The statue is unveiled at Old Kent Road
The Sculptor was Frederick William Pomeroy – who also did that cracking statue of QueenVictoria in Woolwich Town Hall. He was the major sculptor of his day and anything by him is pretty important. It was cast in bronze – which I suppose means we should watch out that it doesn’t go the same way as the recent dreadful fate of Rotherhithe’s Dr. Salter (although for all we know it has already gone!!)



It was cast at the foundry of J.W. Singer and Sons at Thames Ditton –and there is lots of information about them around. They were also pretty important.

George stands on a granite pedestal and it says

On the front: GEORGE LIVESEY 1834-1908

On the rear:- 
Statue in situ
Both this photo and the
one above by R.J.M.Carr

SIR GEORGE THOMAS LIVESEY. M.l.C.E. ENTERED THE SOUTH METROPOLITAN GAS COMPANY 1848. BECAME ENGINEER, BECAME DIRECTOR 1882 AND IN 1885 CHAIRMAN, A POSITION HE OCCUPIED UNTIL HIS DEATH. HE ENRICHED THE GAS INDUSTRY BY MANY INVENTIONS, WAS A STRENUOUS ADVOCATE OF THE SLIDING SCALE, AND IN 1889 FOUNDED THE CO-PARTNERSHIP OF THE COMPANY. THIS MONUMENT WAS ERECTED TO HIS MEMORY BY THE SHAREHOLDERS, OFFICERS AND WORKMEN, 1909.

Signed and dated, P. W. POMEROY. A.R.A.SC1- 1909
Unveiled: Friday 8 December 1911, by Earl Grey
Exhibited: 1910, London, Royal Academy of Arts

I am very happy to explain stuff from that inscription – the sliding scale, co-partnership and also Earl Grey, In fact I would be delighted to do so. Also please note that George started work in Old Kent Road Gas Works at the age of 14.



The unveiling at Old Kent Road
The official unveiling was not until 8 December 1911 – and another mystery which has haunted me for years is that a film was apparently made of the occasion. If so it is one very valuable bit of early film and gas industry history– I have asked and asked and asked about it. It must have been kept at Old Kent Road –what happened to it?

I feel very strongly that we need to keep making a fuss about this. Livesey was a great man – albeit one with a besmirched record. He spent most of his life in the Old Kent Road – moving there when he was 5 and working there for the rest of his life. However – he doesn’t just belong to Southwark - he was born in Islington – and he created an industrial empire for all of South London.

Built on the Greenwich Peninsula his revolutionary East Greenwich gas works is now much derided – ‘polluted, nasty’- but, if we stand back more objectively, we should realise it was also a great achievement in terms of technology, management planning, public service and workforce involvement. In its day it was a major showpiece – something to aspire to. We have here the largest remaining of his monumental and revolutionary gasholders – but there is no mention anywhere on the Peninsula of George and his work.
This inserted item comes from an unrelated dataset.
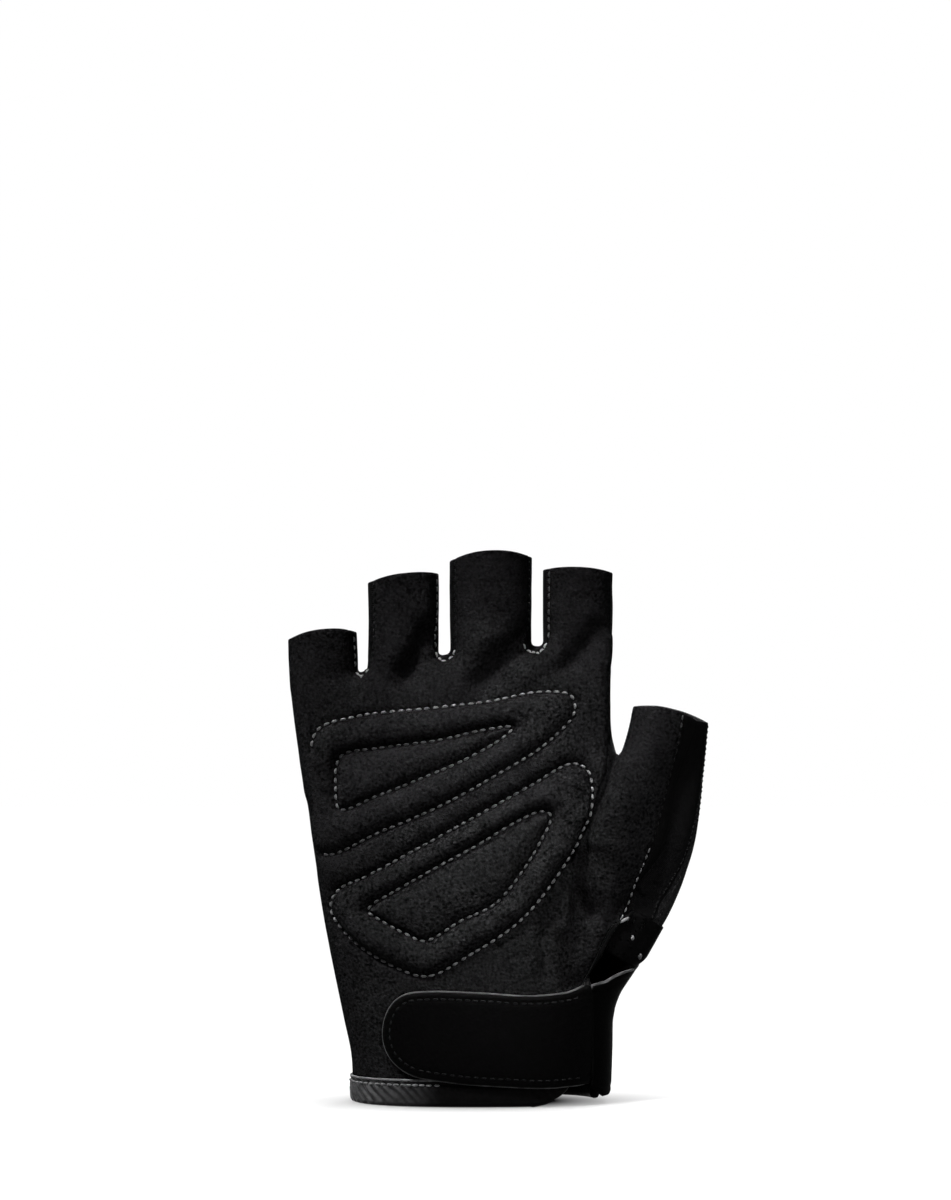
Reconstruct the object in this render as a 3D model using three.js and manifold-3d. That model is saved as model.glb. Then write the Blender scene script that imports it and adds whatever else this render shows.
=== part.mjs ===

When the Dome was first built there were lots of stories around about it being haunted by Livesey's ghost - fanned, I am sorry to say, by various people and some press officers.   I did a number of TV and radio interviews about him at the time.

So – what has London Borough of Southwark done with George Livesey’s Statue – and (if it still exists) what do they intend to do with it?

Mary

PS - By the way – I am more than happy to give talks on George Livesey, his work, his ideas – and the strike breaking. I have lots of pictures and much other stuff –including cut out and build paper gasholders. I deposited a lot of papers –including a half written biography – at Southwark’s John Harvard Library some years ago.

10 comments:

. said...

Is there any connection between Pomeroy (the sculptor) and Pomeroy Street in New Cross?

Patrick Sweeney said...

For many years now I have seen a big bronze statue of a gentleman leaning against a wall behind the Walworth Road. It is visible only from the train going south from The Elephant and Castle, and then only for a three second glimpse. Will try hard to see it better in case it is your statue.

Brodie Lyon said...

Did you not check with Southwark Council?

It's still at the museum and never left. The building may have closed but the statue remains.

Mary said...

Brodie
there are a whole lot of issues here - like what is its future - its quite valuable, not only as an art work but also as scrap, I'm afraid - do Southwark care about it?? - couldn't it go somewhere else (like Greenwich??). Whatever and wherever it is its an important depiction of an important man, and the neglect is a scandal

PS my doctorate was on the gas industry - and a lot of research was focussed on Livesey

Chrissy Merton said...

Chrissy said

You will be pleased to know that the Livesey Museum is no longer closed. Treasure House, a small educational establishment for Southwark students whose needs have not been met by large mainstream schools, has now found its permanent home there. It has been repaired and we have painted it, making it a lovely space to work in. The local community will be able to hire large or small rooms for community groups, and other activities. We are planning a launching day some time when all the painting is complete. It is available to the community once again - and George Livesey's statue is safe in the garden. Next year will be 125 years since the library was first opened and made available to the community!

Unknown said...

Does anyone happen to know the whereabouts of the Birmingham Gold medal awarded to George Livesey in 1882 by the Gas Institute for services to the industry?

Mary said...

Howard - interested to know why you want to know?? I can post a query about this onto a gas history interest page - and I also understand some descendants of Frank Livesey are around who may have something. But - are you a gas historian?? or a family member? yourself.

Jon Moore said...


Out of interest (I'm researching the Thames Ditton foundry), do you know if the statue was cast by J.W. Singer and Sons at Frome, or by A.B. Burton at Thames Ditton?.

M said...

It was Singer, also they originally commissioned a marble statue!

Unknown said...

What happened to the Livesey institute (on the other side of the road from the museum and a little further up towards Canal turn)? I recall going there at lunchtimes in the mid/late 1970s for a beer and game of snooker when I worked at the OKR gas works site before they opened a bar (over the canteen) in the works itself.